We need to force car makers to implement fuel effeciency and remove ridiculous 4x4 from our roads with disincentives, we need to get rid of taxes that encourage adding kilometers as a tax saving, using permaculure principals to establish non-food crops for biofuels, made locally, used locally, we need to make it unacceptable to deforest in order to create biofuels, the CSIRO were developing yeast that could break down any plant fiber into ethanol i.e grasses, until Howard put them onto clean coal "Ha, Ha. If we don't back ethanol and biodiesl we will end up with big corporates coal-to-liquids and nuclear powered battery cars, the combustion engine is cheap and already abundant, if you think outside the box and don't believe the hype anything is possible in a positive way, most of these positive outcomes involve resting away the power from big companies and their agenda, do we have what it takes?

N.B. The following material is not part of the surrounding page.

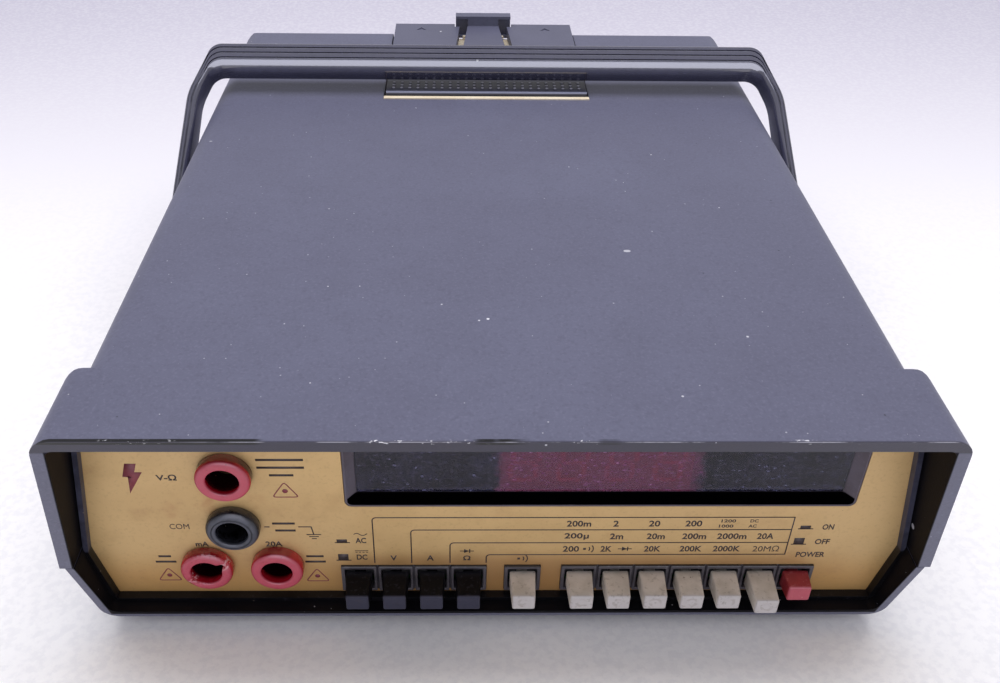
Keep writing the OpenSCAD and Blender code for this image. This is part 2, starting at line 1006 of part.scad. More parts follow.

Consider reading "Alcohol can be a gas!" by David Blume, http://www.permaculture.com/book_menu/195/231/323 as suggested above using permaclture principals and denying big industries control of fuels we could end up with a cleaner more fertile world with localised industries supporting local communities (good energy decent and good farming practices rolled into one), it just take a few of us to realise the Biofuels look so unatractive beacause they are when Corporate greed is dictating the policy.